The questions that have arisen from the preliminary survey on the usage of social media that we undertook in the Italian fieldsite are many. I will discuss here just one aspect: the very different numbers and intensity of usage in relation to social media among the various age groups together with the complex social relations between people belonging to these age groups seem to indicate the fact that it would be completely meaningless to focus exclusively on social media. That is, social media could not account but for a particular part of the society and the relationships that are at work here. At the same time, social media seems to be a very helpful lens through which we, as anthropologists, could make sense of these relationships exactly because they are objectified in a very transparent and accessible medium. In particular, I suggest that the numbers presented in this post point not to an inequality between different age groups, but rather to a very specific mutual completion of these.
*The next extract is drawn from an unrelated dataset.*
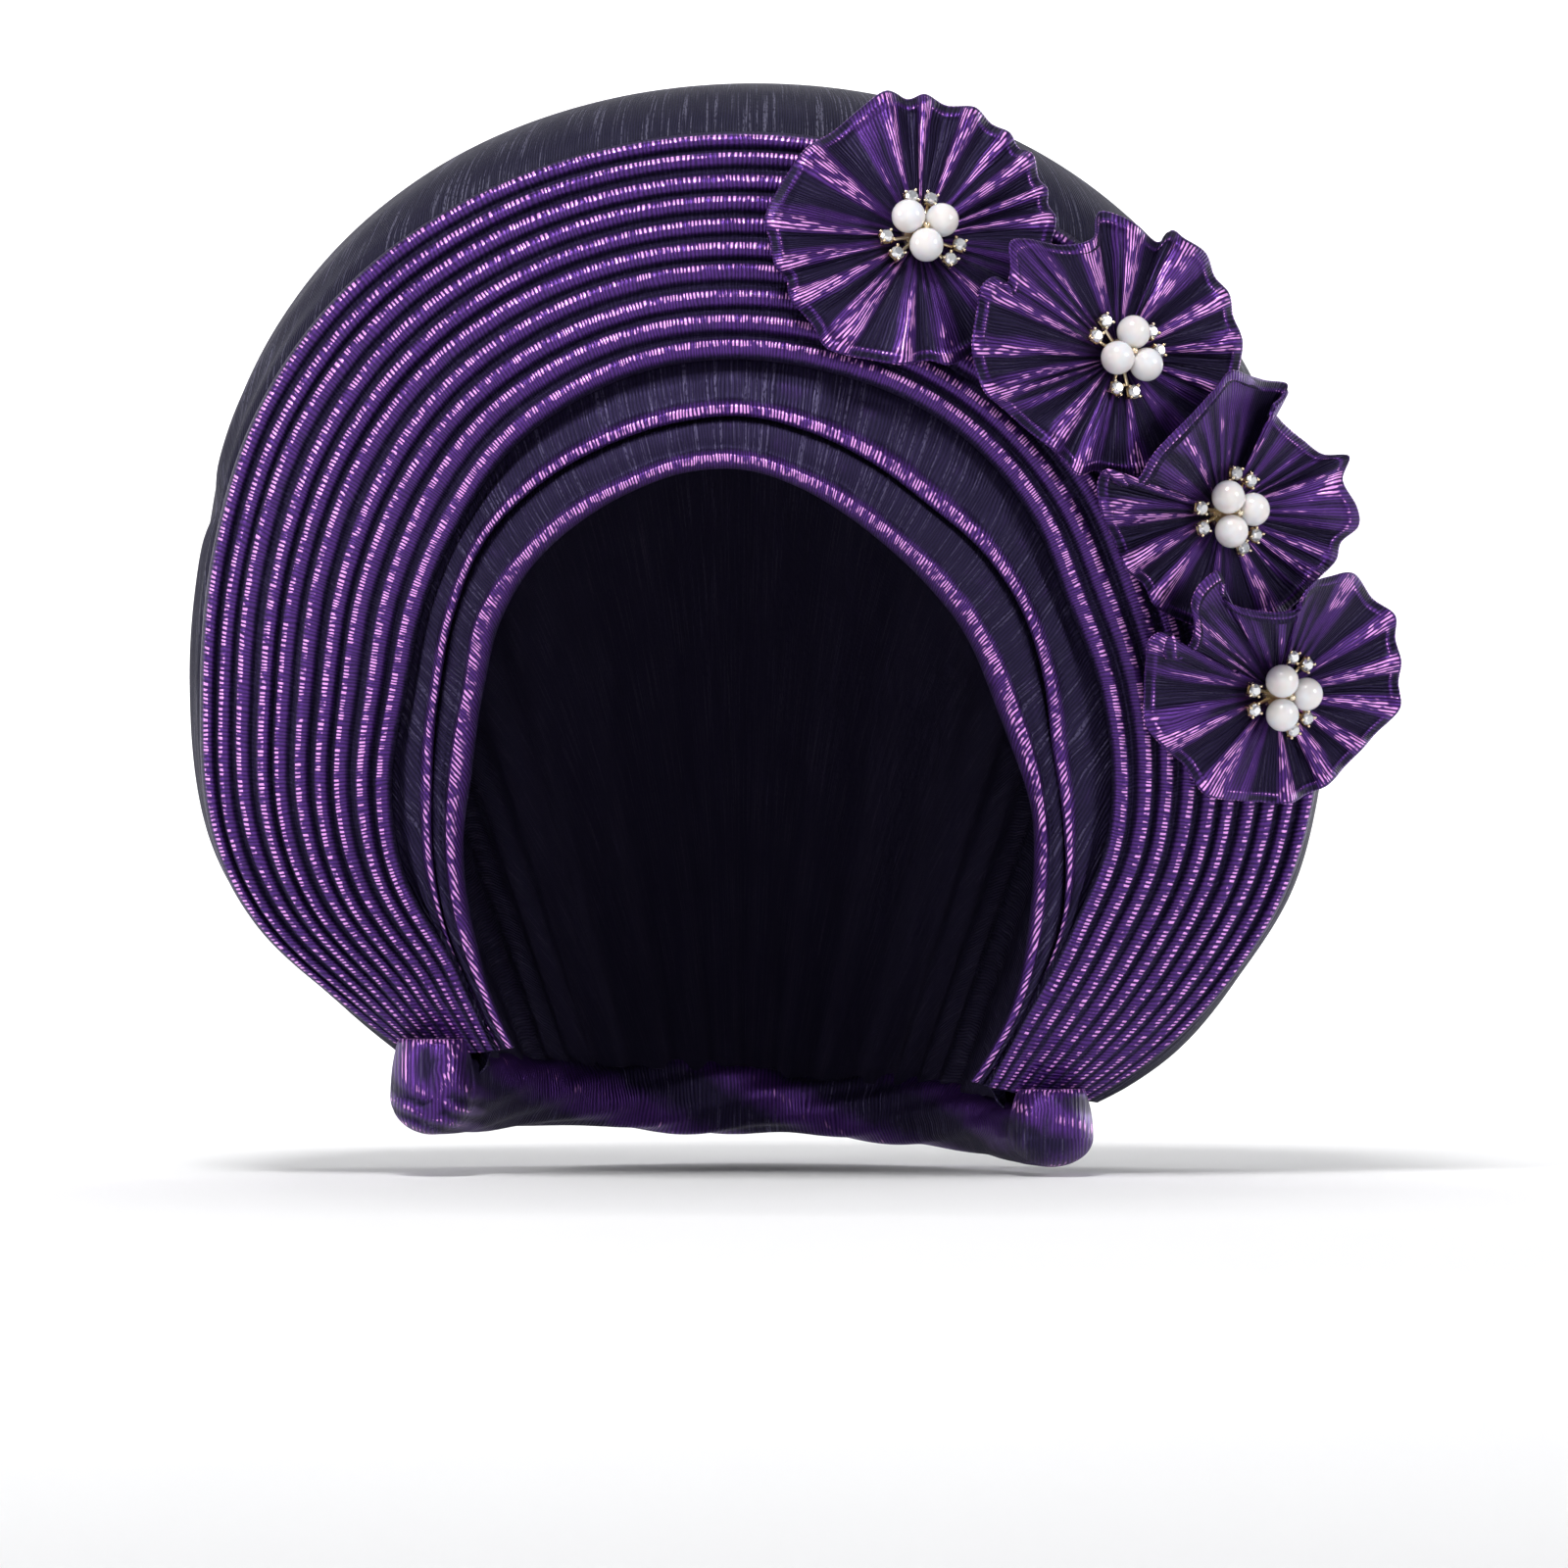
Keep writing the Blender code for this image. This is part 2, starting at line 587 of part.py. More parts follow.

Some of the ways society understands to use the numbers related to social media are more obvious: for instance, the educational systems’ inefficient attempts to adapt themselves to the impressive request and consumption of new technology and media. These attempts seldom imply massive public spending on initiatives that are at least questionable, such as the new-technology-for-the-disadvantaged or the ones promising the migration of sensitive schooling processes on different IT infrastructures. These are examples of ‘big numbers’ taken ad litteram, with little, if any, attempts of critical interpretation. As fieldwork shows, whenever ‘big numbers’ are judged independently from ‘small numbers,’ important misunderstandings happen. The simple reason is that either one of these two groups could easily be irrelevant when not considered in relation with the other or when this relation is taken for granted.